GLI Task Configuration
The information about a graph learning task (e.g., the train/test splits or the prediction target) should be stored in a task configuration file named as task_<task_type>.json. There could be multiple different tasks for a single graph dataset, such as node classification and link prediction. Node classification with different data split can also be viewed as different tasks. There are four required fields in a task_<task_type>.json:
description
: A short description of the task.type
: The type of the task. A list of supported tasks is available at gli.task.feature
: The attributes that used as features in the graph learning task.target
: The attribute that used as the prediction target in the graph learning task.
Supported Tasks
See gli.task.
Dataset Split
There are two ways to specify the dataset split for a task: random split and predefined split.
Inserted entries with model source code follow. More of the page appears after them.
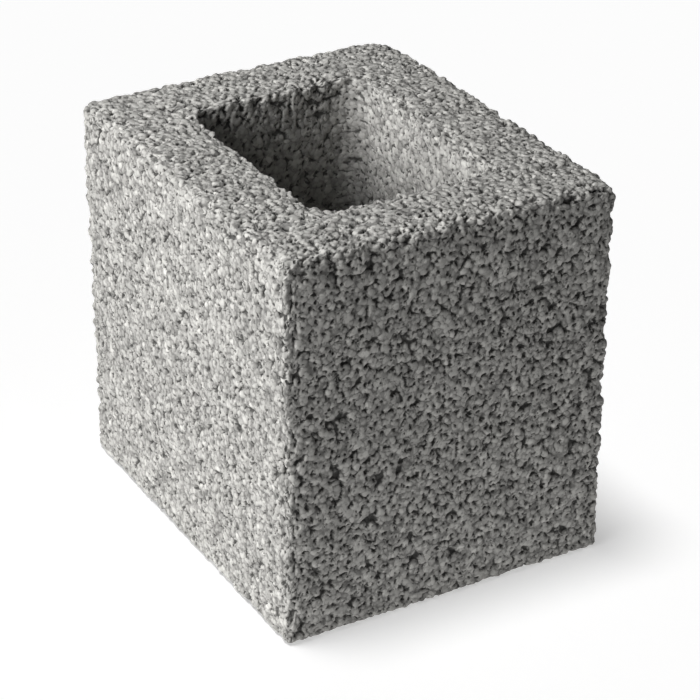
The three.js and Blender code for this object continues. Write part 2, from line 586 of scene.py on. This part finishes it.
def aggregate(wire, place, grain_size):
    """Nodes for the aggregate, in either kind of tree: a slice through a heap of grains and finer grit.
    Gaps lie far from the middles of the grains, and along the stretches of their seams that have split.
    Returns masks of the gaps between the grains and of the chinks in the grit, how far the surface falls
    from the tops of the grains and of the grit, and a random vector for each of both."""
    density = wire.math("DIVIDE", 1.0, grain_size)
    bend = wire.noise(place, wire.math("MULTIPLY", density, BEND_SCALE), 1.0, "Color")
    bend = wire.vector("SUBTRACT", bend, (0.5, 0.5, 0.5))
    place = wire.vector("ADD", place, wire.scaled(bend, wire.math("MULTIPLY", grain_size, BEND)))
    crowd = wire.noise(place, wire.math("MULTIPLY", density, CROWD_SCALE), 1.0)
    split = wire.noise(place, wire.math("MULTIPLY", density, SPLIT_SCALE), 1.0)
    finer = wire.math("MULTIPLY", density, GRIT_TO_GRAIN)

    grain = wire.parts(wire.cells(place, density)["Color"])
    away = wire.cells(place, density, "SMOOTH_F1", Smoothness=CELL_BLEND)["Distance"]
    reach = wire.math("MULTIPLY_ADD", grain["X"], -GRAIN_SIZES, away)
    reach = wire.math("MULTIPLY_ADD", wire.math("SUBTRACT", crowd, 0.5), CROWDING, reach)
    beside = wire.cells(place, density, "DISTANCE_TO_EDGE")["Distance"]
    seam = wire.ramp(beside, SEAM_EDGE, SEAM_SIDE, 1.0, 0.0)
    seam = wire.math("MULTIPLY", seam, wire.ramp(split, SPLIT_FROM, SPLIT_TO))
    gap = wire.math("MAXIMUM", wire.ramp(reach, OPEN_AT, DEEP_AT), seam)
    fall = wire.math("MULTIPLY", grain["Y"], GRAIN_STEP)
    fall = wire.math("MULTIPLY_ADD", wire.math("POWER", away, 2.0), GRAIN_DOME, fall)

    grit = wire.parts(wire.cells(place, finer)["Color"])
    near = wire.cells(place, finer, "SMOOTH_F1", Smoothness=CELL_BLEND)["Distance"]
    chink = wire.ramp(wire.math("MULTIPLY_ADD", grit["X"], -GRIT_SIZES, near), CHINK_FROM, CHINK_TO)
    dip = wire.math("MULTIPLY", grit["Y"], GRIT_STEP)
    dip = wire.math("MULTIPLY_ADD", wire.math("POWER", near, 2.0), GRIT_DOME, dip)
    return gap, chink, fall, dip, grain, grit


def stored(wire, name, kind):
    """A named attribute of the mesh, in a geometry tree."""
    return wire.node("GeometryNodeInputNamedAttribute", {"Name": name}, data_type=kind).outputs[0]


def noted(wire, geometry, name, value, domain):
    """Geometry that keeps a vector as a named attribute."""
    return wire.node(
        "GeometryNodeStoreNamedAttribute", {"Geometry": geometry, "Name": name, "Value": value},
        data_type="FLOAT_VECTOR", domain=domain,
    ).outputs[0]


SEED_STEP = 0.31, 0.17, 0.23  # how far the next seed lies off in the heap of grains, in metres

# How the relief differs on a worn edge, and the unevenness of a face and of its wear.
EDGE_RISE = 3.5  # how many times as far the grains stand out
EDGE_GAP = 0.5  # how many times as deep the gaps are
SWELL_SCALE, WEAR_SCALE = 0.3, 0.6  # patches to a grain
SWELL_FROM, SWELL_TO = 0.3, 0.7  # the noise from no swell to all of it
WEAR_FROM, WEAR_TO = 0.35, 0.7  # the noise from no wear to all of it


def relief_tree():
    """Geometry nodes that press the skin in where there is no grain, note where each point was, cut off the
    spare rows once the normals are known, and join the skin to the faces behind it."""
    tree = bpy.data.node_groups.new("open_texture", "GeometryNodeTree")
    new_sockets(tree, "INPUT", {
        "Geometry": "NodeSocketGeometry", "Grain Size": "NodeSocketFloat", "Gap Depth": "NodeSocketFloat",
        "Grain Rise": "NodeSocketFloat", "Grit Rise": "NodeSocketFloat", "Swell": "NodeSocketFloat",
        "Edge Wear": "NodeSocketFloat", "Seed": "NodeSocketInt", "Material": "NodeSocketMaterial",
    })
    new_sockets(tree, "OUTPUT", {"Geometry": "NodeSocketGeometry"})
    wire = Wiring(tree)
    given = wire.node("NodeGroupInput").outputs
    position = wire.node("GeometryNodeInputPosition").outputs[0]
    seeded = wire.vector("ADD", position, wire.scaled(SEED_STEP, given["Seed"]))
    gap, _, fall, dip, *_ = aggregate(wire, seeded, given["Grain Size"])
    density = wire.math("DIVIDE", 1.0, given["Grain Size"])
    broad = wire.noise(seeded, wire.math("MULTIPLY", density, SWELL_SCALE), 2.0)
    crumbled = wire.noise(seeded, wire.math("MULTIPLY", density, WEAR_SCALE), 2.0)

    edge = stored(wire, "edge_nearness", "FLOAT")
    gap_depth = wire.math("MULTIPLY", given["Gap Depth"], wire.ramp(edge, 0.0, 1.0, 1.0, EDGE_GAP))
    depth = wire.math("MULTIPLY", gap, gap_depth)
    bared = wire.math("MULTIPLY", given["Grain Rise"], wire.ramp(edge, 0.0, 1.0, 1.0, EDGE_RISE))
    depth = wire.math("MULTIPLY_ADD", fall, bared, depth)
    depth = wire.math("MULTIPLY_ADD", dip, given["Grit Rise"], depth)
    openness = stored(wire, "openness", "FLOAT")
    depth = wire.math("MULTIPLY", depth, wire.math("MULTIPLY", openness, openness))
    depth = wire.math("MULTIPLY_ADD", wire.ramp(broad, SWELL_FROM, SWELL_TO), given["Swell"], depth)
    wear = wire.math("MULTIPLY", wire.ramp(crumbled, WEAR_FROM, WEAR_TO), edge)
    depth = wire.math("MULTIPLY_ADD", wear, given["Edge Wear"], depth)
    inward = wire.scaled(stored(wire, "outward", "FLOAT_VECTOR"), wire.math("MULTIPLY", depth, -1.0))

    geometry = noted(wire, given["Geometry"], "cast_place", seeded, "POINT")
    geometry = wire.node("GeometryNodeSetPosition", {"Geometry": geometry, "Offset": inward}).outputs[0]
    normal = wire.node("GeometryNodeInputNormal").outputs[0]
    geometry = noted(wire, geometry, "relief_normal", normal, "CORNER")
    geometry = wire.node(
        "GeometryNodeDeleteGeometry", {"Geometry": geometry, "Selection": stored(wire, "spare", "BOOLEAN")}
    ).outputs[0]
    geometry = wire.node("GeometryNodeMergeByDistance", {"Geometry": geometry, "Distance": MERGE}).outputs[0]
    geometry = wire.node("GeometryNodeRealizeInstances", {"Geometry": geometry}).outputs[0]
    faced = wire.node("GeometryNodeSetMaterial", {"Geometry": geometry, "Material": given["Material"]})
    wire.feed(wire.node("NodeGroupOutput").inputs["Geometry"], faced.outputs[0])
    return tree


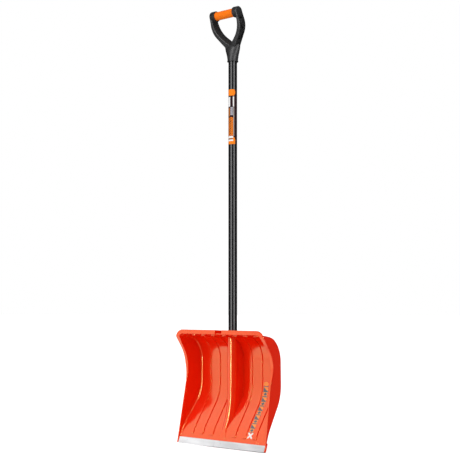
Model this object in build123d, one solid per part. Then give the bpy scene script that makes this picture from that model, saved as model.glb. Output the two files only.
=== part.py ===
from build123d import *
import os
from math import asin, cos, degrees, radians, sin, tan

# A long-handled snow shovel: moulded scoop, metal cutting edge, tube shaft and D-grip.
# Millimetres. +X right, -Y is the open front of the scoop, +Z up along the shaft.
# While modelling, Y = 0 and Z = 0 lie at the cutting edge; place() centres the depth at the end.

# ---- overall ----
total_height = 1404.0
scoop_width = 365.0
mouth_height = 357.0          # inside of the ceiling, level with the cutting edge

# ---- scoop sheet ----
wall = 3.0
back_depth = 101.5            # cutting edge to the upright back
tip_height = 56.0             # first bend of the floor
tip_angle = 23.0              # lean of the lowest stretch, from vertical
floor_angle = 36.0            # lean of the floor above it
ceiling_slope = 8.0
tip_round = 150.0
floor_round = 120.0
ceiling_round = 80.0
corner_round = 6.0            # inside, between the back and the side walls
side_lean = 6.5               # side walls close in towards the back
side_taper = 0.7              # and a little towards the top
square_corner_height = 28.0   # the lowest back corners are left square

# ---- free edge and rim ----
neck_depth = 49.3
neck_drop = 83.0              # below the mouth height, like the other drops
neck_round = 120.0
rim_reach = 7.0               # the rim stands in front of the cutting edge
rim_drop = 7.0
rim_height = 14.0             # rim flange above the mouth
rim_thickness = 3.0
rim_corner_round = 30.0
rim_turn_round = 10.0         # where the free edge turns up into the rim
flare_drop = 102.0            # the side walls close in from here up to the ceiling
flare_in = 15.5               # by this much on each side
flare_corner_round = 16.0
ceiling_skim = 0.3            # this round-cornered opening sits just under the sheet's ceiling
lip_straight_drop = 97.0      # the side lips keep their full width down to here
lip_fade_drop = 197.0
lip_fade_run = 12.0
notch_width = 27.0
saddle_front = 25.0           # the saddle's ramp starts this far behind the cutting edge
saddle_step = 0.5             # and this far above the ceiling
saddle_root = 15.0            # and is rooted this deep in the back bend

# ---- flutes ----
flute_spacing = [46.5, 88.0, 129.0]
flute_base = 17.0
flute_top = 13.0
flute_rise = 2.8
flute_low = 35.0
flute_end_depth = 21.0        # behind the cutting edge, under the ceiling
groove_rim = 2.2              # plastic left on each side of the back groove
groove_flare = 2.0            # the groove is this much wider at the surface

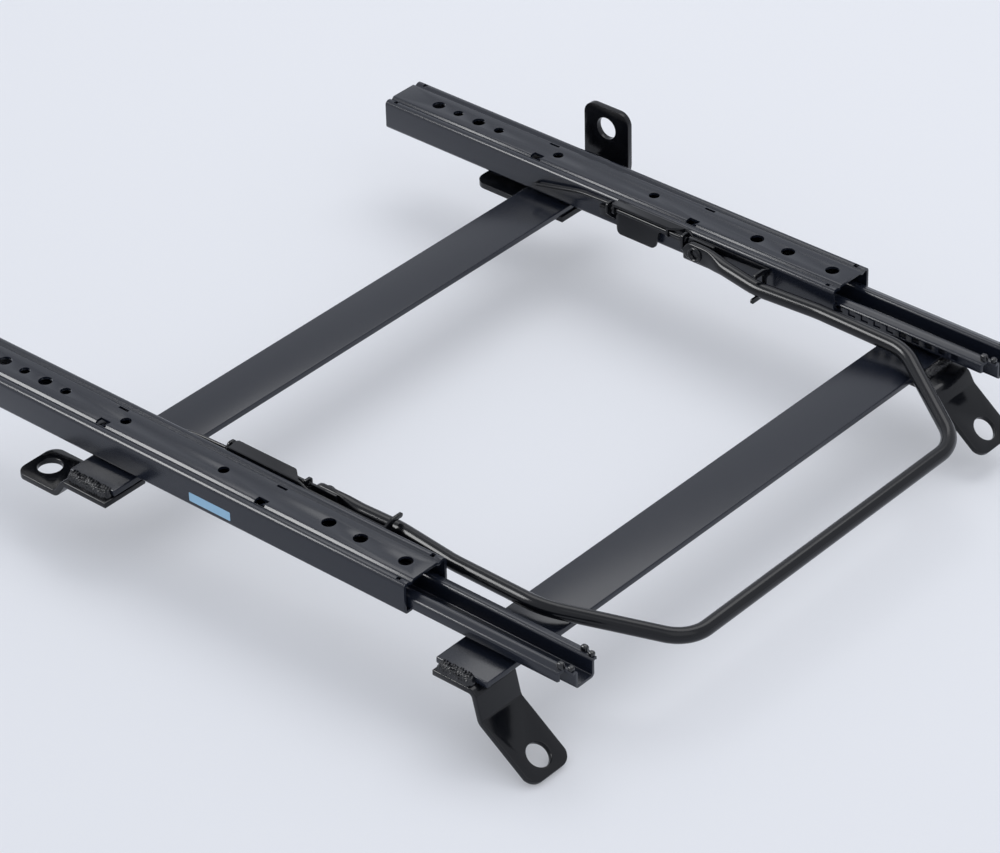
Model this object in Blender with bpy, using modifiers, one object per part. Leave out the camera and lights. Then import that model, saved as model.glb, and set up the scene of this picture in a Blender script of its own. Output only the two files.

Example (Node Classification)
{
"description": "Node classification on CORA dataset. Planetoid split.",
"type": "NodeClassification",
"feature": [
"Node/NodeFeature"
],
"target": "Node/NodeLabel",
"num_classes": 7,
"train_set": {
"file": "cora_task.npz",
"key": "train"
},
"val_set": {
"file": "cora_task.npz",
"key": "val"
},
"test_set": {
"file": "cora_task.npz",
"key": "test"
}
}
GLI Auxiliary
GLI auxiliary files do not directly contribute to the dataloading process. Instead, they contain extra information about the dataset, such as the citation of the dataset, the license of the dataset, or the conversion script that transform the raw data into GLI format.
Documentation (README.md
)
A document that contains the necessary information about the dataset and task(s), including description, citation(s), available task(s), and extra required packages for the conversion script. See Citation and License for citation formats.
Conversion Script (<dataset_name>.ipynb/.py
)
A jupyter notebook or python script to convert the raw data into GLI format.
License
A license file used by the current version of the dataset.
Download Link (urls.json
)
A json file that contains the download links of npz files. The key of the json file is the name of the npz file, and the value is the download link.